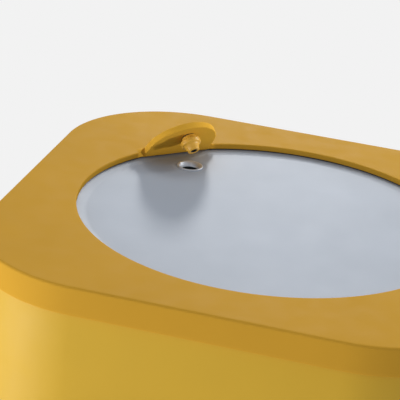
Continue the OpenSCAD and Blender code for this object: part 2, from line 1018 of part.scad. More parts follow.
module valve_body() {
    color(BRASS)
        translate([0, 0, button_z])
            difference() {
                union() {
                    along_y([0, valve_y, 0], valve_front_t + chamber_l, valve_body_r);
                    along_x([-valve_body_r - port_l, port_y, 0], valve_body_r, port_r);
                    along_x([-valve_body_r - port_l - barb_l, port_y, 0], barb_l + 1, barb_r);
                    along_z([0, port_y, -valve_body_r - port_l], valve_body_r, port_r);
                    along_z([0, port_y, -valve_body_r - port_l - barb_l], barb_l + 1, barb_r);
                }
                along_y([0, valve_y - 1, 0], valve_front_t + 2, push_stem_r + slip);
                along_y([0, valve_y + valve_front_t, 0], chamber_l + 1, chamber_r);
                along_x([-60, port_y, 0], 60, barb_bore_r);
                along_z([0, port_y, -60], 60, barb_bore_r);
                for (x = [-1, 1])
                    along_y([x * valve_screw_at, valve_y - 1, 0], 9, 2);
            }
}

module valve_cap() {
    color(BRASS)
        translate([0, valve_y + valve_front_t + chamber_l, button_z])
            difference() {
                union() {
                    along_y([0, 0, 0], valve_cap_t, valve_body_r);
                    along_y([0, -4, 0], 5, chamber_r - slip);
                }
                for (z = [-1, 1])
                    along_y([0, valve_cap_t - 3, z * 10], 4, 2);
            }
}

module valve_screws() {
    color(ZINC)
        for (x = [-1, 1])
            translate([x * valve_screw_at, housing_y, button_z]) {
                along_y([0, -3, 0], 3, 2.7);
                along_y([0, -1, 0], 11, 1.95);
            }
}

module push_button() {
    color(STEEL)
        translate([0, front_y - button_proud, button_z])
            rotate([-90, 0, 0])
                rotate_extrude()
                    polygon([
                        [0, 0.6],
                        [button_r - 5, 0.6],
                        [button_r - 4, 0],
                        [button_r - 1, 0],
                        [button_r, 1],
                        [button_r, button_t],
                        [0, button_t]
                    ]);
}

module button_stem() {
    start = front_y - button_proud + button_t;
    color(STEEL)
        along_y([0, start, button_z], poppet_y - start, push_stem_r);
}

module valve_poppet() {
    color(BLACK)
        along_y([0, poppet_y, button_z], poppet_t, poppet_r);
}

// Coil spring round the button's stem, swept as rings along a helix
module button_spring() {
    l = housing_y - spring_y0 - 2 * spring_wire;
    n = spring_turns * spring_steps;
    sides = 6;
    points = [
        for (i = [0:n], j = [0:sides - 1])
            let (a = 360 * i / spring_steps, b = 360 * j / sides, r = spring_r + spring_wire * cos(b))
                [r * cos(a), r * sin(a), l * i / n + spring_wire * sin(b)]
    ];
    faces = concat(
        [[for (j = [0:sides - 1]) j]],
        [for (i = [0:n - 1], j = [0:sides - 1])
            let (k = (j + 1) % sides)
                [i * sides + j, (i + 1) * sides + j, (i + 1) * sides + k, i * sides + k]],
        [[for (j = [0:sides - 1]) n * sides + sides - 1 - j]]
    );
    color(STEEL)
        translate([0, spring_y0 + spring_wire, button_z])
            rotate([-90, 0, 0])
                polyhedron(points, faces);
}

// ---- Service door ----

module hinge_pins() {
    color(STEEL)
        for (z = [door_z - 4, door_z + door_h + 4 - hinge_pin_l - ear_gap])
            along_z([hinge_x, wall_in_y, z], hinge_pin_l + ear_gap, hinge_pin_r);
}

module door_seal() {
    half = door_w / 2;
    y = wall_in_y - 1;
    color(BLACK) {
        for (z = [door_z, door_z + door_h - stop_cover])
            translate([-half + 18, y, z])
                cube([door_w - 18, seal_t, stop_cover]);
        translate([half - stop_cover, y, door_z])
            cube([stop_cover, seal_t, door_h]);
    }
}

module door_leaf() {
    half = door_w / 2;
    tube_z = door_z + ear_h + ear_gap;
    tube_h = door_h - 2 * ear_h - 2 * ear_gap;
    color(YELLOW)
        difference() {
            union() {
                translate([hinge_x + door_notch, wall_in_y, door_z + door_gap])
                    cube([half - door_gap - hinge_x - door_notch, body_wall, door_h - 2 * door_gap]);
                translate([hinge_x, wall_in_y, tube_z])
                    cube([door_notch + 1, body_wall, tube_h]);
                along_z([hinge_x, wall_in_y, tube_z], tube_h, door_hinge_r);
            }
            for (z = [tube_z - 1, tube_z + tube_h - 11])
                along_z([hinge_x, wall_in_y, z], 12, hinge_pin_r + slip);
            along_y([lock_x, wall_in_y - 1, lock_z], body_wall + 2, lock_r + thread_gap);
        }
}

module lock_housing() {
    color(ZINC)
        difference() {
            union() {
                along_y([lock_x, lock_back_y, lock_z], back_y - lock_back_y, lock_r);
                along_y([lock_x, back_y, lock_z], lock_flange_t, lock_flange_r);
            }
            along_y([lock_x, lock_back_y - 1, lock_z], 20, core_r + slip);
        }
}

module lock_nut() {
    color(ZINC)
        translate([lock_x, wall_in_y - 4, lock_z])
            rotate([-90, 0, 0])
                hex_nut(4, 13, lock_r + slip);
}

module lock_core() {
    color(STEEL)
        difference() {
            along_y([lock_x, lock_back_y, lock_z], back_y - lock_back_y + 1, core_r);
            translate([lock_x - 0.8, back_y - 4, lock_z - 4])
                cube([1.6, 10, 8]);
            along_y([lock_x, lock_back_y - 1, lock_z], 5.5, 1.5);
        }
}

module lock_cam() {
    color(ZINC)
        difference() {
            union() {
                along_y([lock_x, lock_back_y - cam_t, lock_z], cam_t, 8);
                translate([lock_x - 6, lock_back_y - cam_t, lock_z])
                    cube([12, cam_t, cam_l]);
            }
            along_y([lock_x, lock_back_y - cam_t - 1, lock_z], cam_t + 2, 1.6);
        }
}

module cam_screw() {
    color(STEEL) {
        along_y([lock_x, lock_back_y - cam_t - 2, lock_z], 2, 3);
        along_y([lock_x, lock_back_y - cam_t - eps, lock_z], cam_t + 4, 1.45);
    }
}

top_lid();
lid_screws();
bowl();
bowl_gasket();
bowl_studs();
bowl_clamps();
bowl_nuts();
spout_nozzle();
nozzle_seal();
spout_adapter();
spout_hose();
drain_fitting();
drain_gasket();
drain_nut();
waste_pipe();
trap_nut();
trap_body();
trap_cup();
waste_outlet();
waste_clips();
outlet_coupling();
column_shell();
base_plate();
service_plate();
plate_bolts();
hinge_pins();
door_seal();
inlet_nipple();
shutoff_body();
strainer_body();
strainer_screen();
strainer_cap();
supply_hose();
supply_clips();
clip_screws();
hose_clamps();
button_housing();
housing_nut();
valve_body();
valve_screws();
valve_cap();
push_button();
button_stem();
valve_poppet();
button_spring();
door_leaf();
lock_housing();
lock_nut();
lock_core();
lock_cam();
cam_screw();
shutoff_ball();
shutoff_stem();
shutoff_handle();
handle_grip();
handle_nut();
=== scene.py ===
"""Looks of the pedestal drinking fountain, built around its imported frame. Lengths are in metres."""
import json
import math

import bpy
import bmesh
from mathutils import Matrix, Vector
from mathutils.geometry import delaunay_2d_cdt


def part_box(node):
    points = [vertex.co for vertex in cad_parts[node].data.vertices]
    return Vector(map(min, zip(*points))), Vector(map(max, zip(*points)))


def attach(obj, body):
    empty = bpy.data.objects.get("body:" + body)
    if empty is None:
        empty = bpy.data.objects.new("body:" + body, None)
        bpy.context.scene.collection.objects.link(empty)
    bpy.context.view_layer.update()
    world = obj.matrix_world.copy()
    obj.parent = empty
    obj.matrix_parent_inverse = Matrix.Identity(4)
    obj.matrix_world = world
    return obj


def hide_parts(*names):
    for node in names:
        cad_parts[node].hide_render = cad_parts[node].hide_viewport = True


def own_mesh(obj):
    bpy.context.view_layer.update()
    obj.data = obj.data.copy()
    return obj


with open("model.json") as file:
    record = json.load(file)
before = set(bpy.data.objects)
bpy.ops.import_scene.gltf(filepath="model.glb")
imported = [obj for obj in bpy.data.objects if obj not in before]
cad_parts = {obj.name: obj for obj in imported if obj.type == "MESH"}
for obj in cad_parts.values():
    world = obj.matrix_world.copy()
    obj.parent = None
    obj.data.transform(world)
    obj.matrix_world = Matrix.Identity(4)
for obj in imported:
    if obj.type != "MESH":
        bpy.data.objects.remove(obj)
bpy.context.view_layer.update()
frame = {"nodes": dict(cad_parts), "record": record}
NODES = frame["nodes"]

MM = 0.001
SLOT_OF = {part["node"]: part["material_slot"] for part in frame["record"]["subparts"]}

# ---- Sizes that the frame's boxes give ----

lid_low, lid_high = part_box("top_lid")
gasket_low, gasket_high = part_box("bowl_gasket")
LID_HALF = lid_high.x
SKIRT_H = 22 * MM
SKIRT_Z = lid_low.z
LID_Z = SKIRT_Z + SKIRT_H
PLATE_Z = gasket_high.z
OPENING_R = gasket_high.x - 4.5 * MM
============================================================
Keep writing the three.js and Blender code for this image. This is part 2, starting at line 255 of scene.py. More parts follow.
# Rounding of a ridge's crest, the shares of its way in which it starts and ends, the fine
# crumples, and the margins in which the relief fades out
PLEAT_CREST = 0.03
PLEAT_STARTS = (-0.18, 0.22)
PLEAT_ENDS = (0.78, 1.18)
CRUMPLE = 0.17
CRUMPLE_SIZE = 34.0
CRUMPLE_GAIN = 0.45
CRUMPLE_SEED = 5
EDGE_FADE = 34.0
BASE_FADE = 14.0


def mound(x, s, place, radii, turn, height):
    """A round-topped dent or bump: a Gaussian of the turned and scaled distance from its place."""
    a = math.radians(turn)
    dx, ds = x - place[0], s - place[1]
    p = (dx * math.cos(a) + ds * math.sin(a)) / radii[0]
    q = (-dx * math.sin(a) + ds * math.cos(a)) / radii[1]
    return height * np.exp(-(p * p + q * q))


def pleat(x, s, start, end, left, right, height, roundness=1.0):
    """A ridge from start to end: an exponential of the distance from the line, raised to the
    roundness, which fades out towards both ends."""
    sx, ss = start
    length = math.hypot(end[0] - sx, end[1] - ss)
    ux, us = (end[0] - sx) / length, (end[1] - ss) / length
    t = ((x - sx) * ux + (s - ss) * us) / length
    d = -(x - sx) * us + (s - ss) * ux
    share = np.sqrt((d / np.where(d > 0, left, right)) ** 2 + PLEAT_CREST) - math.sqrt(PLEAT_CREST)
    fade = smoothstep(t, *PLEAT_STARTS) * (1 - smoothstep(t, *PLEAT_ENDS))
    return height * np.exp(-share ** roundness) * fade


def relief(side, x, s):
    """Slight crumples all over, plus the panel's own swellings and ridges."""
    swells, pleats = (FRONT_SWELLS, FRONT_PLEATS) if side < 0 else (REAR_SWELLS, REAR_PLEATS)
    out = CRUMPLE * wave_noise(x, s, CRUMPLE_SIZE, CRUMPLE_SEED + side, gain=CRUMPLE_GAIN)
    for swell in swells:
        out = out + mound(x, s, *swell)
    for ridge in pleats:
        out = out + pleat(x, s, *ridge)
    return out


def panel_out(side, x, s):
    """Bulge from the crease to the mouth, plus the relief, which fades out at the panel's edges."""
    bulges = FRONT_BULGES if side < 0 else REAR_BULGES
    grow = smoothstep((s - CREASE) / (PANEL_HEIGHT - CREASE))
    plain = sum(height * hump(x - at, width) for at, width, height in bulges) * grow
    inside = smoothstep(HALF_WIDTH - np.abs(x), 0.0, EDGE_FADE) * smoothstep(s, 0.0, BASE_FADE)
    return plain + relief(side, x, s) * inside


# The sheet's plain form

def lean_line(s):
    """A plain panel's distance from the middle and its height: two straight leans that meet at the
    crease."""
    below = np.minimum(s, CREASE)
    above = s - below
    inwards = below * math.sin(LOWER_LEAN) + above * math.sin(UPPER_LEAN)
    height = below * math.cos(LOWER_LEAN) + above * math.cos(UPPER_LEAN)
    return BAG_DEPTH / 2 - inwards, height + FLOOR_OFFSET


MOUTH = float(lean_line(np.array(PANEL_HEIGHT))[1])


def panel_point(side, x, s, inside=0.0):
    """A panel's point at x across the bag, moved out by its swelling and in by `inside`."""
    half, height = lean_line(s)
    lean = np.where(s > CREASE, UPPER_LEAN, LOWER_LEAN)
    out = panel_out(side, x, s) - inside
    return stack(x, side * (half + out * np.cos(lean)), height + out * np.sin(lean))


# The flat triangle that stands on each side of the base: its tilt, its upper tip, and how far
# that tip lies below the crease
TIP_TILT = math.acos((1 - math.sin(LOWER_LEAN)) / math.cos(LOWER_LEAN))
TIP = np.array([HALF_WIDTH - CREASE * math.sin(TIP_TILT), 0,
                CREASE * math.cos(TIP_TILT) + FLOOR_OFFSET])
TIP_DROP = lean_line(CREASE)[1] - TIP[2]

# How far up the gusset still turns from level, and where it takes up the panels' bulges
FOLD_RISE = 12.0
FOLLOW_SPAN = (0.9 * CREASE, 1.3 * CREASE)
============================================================
Transcribe, exactly and without additions, the lines of the records above, beginning with the line that contains "obj.data.transform(world)" and ending with the line that contains "OPENING_R = gasket_high.x - 4.5 * MM", both included.

**WRITTEN REPLY**
    obj.data.transform(world)
    obj.matrix_world = Matrix.Identity(4)
for obj in imported:
    if obj.type != "MESH":
        bpy.data.objects.remove(obj)
bpy.context.view_layer.update()
frame = {"nodes": dict(cad_parts), "record": record}
NODES = frame["nodes"]

MM = 0.001
SLOT_OF = {part["node"]: part["material_slot"] for part in frame["record"]["subparts"]}

# ---- Sizes that the frame's boxes give ----

lid_low, lid_high = part_box("top_lid")
gasket_low, gasket_high = part_box("bowl_gasket")
LID_HALF = lid_high.x
SKIRT_H = 22 * MM
SKIRT_Z = lid_low.z
LID_Z = SKIRT_Z + SKIRT_H
PLATE_Z = gasket_high.z
OPENING_R = gasket_high.x - 4.5 * MM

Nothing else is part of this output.